▶ [Direction] The data below holds a line containing "lamp_place(bearing) * panel" and a line containing "zip(*points))), Vector(map(max, zip(*points)))"; please quote exactly those two lines and every line between them, and nothing else.

[Dataset entries]
** BEGIN **

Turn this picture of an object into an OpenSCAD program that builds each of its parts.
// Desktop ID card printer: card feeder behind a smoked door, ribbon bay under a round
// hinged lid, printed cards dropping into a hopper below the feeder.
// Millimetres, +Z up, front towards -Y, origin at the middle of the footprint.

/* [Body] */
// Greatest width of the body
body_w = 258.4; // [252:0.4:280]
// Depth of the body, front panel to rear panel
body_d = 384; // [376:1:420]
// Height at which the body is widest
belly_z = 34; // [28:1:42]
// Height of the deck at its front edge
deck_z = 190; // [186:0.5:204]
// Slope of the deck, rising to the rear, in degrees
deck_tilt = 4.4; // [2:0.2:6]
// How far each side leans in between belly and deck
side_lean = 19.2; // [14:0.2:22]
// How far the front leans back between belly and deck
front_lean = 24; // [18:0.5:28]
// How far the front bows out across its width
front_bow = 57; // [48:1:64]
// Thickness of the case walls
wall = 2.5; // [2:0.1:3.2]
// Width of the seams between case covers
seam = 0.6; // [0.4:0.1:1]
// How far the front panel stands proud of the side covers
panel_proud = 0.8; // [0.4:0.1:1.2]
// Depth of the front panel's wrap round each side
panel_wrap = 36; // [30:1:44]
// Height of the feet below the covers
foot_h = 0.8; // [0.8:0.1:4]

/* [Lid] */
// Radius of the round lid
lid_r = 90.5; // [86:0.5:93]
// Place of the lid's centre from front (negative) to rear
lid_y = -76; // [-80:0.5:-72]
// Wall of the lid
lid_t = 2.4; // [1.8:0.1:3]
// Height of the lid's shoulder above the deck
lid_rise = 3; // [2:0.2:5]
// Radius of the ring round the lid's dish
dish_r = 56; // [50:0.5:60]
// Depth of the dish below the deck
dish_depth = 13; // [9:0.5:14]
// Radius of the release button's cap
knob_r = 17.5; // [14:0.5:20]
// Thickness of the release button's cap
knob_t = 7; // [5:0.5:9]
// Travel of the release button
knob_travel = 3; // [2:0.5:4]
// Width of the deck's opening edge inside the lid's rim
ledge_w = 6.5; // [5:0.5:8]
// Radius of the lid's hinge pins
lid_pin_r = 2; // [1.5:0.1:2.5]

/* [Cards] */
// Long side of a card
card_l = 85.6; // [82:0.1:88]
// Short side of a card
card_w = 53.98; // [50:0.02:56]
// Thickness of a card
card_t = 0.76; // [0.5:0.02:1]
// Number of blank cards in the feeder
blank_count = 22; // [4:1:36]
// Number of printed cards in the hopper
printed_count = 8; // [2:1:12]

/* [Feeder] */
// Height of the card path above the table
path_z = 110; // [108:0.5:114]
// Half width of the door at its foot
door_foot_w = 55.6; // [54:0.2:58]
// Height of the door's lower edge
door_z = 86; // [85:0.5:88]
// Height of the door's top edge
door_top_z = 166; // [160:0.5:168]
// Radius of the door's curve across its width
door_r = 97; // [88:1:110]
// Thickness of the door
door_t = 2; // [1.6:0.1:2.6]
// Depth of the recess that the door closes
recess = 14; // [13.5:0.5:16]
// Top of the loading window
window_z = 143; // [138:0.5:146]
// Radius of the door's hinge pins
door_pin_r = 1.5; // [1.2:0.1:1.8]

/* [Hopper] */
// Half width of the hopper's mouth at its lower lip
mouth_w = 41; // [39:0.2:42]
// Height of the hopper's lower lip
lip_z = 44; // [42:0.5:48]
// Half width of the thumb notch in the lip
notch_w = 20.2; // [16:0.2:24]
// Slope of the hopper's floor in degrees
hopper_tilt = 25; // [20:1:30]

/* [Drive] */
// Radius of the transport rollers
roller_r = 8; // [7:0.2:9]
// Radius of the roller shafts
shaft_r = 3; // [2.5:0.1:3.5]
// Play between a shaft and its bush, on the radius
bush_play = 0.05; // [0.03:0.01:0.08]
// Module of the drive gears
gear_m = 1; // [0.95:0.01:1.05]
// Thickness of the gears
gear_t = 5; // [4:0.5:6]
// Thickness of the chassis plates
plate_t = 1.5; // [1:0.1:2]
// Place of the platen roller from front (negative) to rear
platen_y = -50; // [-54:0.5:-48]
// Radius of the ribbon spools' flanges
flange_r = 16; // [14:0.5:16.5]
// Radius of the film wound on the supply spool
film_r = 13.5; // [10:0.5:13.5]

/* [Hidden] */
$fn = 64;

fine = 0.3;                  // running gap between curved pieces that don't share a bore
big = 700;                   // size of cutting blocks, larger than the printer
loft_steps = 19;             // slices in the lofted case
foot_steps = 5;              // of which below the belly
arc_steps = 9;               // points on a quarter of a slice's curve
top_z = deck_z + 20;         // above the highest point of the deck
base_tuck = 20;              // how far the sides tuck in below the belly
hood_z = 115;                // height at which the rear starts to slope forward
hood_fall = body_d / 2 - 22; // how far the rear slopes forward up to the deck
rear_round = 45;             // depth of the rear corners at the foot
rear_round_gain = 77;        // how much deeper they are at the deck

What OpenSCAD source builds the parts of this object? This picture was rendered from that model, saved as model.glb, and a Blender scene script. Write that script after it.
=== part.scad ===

** END **
** BEGIN **

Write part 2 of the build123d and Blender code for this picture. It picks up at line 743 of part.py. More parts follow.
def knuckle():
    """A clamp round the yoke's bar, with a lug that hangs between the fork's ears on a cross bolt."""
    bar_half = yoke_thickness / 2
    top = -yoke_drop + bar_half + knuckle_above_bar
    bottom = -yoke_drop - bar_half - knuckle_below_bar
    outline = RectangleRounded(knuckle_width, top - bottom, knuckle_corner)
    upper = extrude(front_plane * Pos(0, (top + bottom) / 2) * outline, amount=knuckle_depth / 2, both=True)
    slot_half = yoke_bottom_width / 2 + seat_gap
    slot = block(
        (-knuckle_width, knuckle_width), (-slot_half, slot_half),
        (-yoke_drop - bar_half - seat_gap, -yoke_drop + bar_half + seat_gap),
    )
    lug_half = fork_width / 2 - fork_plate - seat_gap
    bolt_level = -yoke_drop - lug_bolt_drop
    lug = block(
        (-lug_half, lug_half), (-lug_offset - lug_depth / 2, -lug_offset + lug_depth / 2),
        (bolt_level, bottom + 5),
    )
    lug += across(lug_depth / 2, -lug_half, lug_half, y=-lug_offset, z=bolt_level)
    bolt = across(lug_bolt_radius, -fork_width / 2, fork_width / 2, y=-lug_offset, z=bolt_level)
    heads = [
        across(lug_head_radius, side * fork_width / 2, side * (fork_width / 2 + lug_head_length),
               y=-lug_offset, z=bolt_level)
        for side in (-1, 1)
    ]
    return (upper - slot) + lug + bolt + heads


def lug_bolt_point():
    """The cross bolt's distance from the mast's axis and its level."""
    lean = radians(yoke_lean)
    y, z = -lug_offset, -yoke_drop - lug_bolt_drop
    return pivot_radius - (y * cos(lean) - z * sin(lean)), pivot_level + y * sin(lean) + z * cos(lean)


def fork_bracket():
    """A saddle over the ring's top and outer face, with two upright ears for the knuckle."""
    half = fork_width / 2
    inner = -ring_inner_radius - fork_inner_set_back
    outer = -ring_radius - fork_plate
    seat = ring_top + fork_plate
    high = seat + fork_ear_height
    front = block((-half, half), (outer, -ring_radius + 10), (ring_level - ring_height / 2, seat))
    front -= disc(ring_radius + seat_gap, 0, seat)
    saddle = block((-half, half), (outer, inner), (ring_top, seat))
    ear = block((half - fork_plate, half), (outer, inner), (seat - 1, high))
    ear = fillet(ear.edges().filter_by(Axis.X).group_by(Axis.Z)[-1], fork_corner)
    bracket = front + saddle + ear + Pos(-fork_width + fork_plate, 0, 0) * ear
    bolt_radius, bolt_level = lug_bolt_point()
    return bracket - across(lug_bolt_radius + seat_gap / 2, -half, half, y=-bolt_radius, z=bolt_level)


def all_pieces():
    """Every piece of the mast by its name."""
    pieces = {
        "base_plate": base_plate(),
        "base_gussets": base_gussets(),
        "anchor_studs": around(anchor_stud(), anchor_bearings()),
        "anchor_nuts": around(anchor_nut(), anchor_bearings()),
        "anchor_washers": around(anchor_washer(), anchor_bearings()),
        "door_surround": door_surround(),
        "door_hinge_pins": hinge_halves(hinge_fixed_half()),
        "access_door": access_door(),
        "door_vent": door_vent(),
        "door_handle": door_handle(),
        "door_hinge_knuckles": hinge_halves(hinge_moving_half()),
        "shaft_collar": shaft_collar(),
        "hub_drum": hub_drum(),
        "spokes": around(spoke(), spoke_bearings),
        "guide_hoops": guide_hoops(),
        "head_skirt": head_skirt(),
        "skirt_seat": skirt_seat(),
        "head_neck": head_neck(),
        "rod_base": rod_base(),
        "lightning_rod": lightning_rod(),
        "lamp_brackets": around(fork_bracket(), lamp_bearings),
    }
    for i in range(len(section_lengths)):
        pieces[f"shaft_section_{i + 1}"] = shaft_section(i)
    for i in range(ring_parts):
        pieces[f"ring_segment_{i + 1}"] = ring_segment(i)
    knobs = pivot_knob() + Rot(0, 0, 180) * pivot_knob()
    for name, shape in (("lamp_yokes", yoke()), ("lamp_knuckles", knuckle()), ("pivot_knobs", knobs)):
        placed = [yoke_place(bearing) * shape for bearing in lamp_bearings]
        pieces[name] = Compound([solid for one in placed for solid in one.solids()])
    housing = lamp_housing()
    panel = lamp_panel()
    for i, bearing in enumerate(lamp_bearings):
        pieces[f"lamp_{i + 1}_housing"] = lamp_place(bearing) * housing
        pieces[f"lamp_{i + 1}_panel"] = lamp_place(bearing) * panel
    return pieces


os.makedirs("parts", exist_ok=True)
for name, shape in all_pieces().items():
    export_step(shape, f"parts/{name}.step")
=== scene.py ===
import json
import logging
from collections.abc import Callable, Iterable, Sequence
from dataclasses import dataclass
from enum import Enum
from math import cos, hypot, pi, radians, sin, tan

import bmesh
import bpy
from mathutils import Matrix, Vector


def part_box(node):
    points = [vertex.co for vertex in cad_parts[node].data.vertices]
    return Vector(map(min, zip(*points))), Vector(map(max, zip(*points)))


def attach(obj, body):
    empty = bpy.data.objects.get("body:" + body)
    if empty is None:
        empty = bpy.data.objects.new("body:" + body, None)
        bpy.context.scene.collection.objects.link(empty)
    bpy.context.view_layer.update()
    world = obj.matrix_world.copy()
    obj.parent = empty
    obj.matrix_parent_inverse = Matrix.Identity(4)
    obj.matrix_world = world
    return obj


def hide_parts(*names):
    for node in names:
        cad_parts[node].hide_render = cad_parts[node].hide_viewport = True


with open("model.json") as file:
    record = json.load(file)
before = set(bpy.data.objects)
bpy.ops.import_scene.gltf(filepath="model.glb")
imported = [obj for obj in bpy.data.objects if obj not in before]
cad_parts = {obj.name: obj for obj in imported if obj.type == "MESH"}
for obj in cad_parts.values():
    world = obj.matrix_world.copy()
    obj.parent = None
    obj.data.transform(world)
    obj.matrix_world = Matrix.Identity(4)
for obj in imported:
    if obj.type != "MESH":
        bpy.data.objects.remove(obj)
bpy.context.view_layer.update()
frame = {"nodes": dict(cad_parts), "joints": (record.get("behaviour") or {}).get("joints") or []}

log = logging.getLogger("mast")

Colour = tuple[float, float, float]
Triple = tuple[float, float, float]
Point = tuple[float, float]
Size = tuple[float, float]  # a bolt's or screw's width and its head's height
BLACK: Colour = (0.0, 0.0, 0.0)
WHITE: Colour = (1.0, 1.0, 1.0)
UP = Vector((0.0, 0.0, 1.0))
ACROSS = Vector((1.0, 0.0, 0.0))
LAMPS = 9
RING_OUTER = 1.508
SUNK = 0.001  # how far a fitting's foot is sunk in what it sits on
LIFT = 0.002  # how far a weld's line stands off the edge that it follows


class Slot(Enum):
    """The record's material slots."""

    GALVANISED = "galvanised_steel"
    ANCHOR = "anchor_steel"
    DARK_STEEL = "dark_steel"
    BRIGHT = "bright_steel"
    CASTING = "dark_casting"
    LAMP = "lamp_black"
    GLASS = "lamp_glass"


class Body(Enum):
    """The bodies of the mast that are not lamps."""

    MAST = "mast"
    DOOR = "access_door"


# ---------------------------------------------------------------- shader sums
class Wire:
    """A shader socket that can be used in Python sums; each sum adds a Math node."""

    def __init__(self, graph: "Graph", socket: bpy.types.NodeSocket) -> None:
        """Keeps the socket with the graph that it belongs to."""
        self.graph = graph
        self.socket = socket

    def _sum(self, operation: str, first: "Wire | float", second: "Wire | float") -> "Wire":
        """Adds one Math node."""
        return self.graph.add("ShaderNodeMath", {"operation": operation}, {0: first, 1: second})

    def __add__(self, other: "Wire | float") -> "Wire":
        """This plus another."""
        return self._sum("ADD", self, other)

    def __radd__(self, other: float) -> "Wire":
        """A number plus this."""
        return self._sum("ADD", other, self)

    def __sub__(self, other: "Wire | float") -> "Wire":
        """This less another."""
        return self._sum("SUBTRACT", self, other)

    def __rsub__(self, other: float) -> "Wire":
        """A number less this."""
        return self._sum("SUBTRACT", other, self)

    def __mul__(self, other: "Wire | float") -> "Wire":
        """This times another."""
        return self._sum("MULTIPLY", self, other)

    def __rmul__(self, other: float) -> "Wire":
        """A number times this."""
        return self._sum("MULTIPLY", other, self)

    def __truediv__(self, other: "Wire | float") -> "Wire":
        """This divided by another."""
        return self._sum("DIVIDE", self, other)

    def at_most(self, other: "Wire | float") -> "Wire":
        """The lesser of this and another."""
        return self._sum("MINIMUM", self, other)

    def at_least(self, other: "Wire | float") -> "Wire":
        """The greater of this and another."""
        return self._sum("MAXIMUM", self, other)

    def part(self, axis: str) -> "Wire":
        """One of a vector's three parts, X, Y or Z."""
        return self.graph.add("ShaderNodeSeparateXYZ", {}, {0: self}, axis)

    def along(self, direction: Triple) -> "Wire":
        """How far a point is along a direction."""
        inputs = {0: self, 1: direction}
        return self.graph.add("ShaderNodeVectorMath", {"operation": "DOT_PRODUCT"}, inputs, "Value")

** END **

▶ [Finished exercise]
        pieces[f"lamp_{i + 1}_panel"] = lamp_place(bearing) * panel
    return pieces


os.makedirs("parts", exist_ok=True)
for name, shape in all_pieces().items():
    export_step(shape, f"parts/{name}.step")
=== scene.py ===
import json
import logging
from collections.abc import Callable, Iterable, Sequence
from dataclasses import dataclass
from enum import Enum
from math import cos, hypot, pi, radians, sin, tan

import bmesh
import bpy
from mathutils import Matrix, Vector


def part_box(node):
    points = [vertex.co for vertex in cad_parts[node].data.vertices]
    return Vector(map(min, zip(*points))), Vector(map(max, zip(*points)))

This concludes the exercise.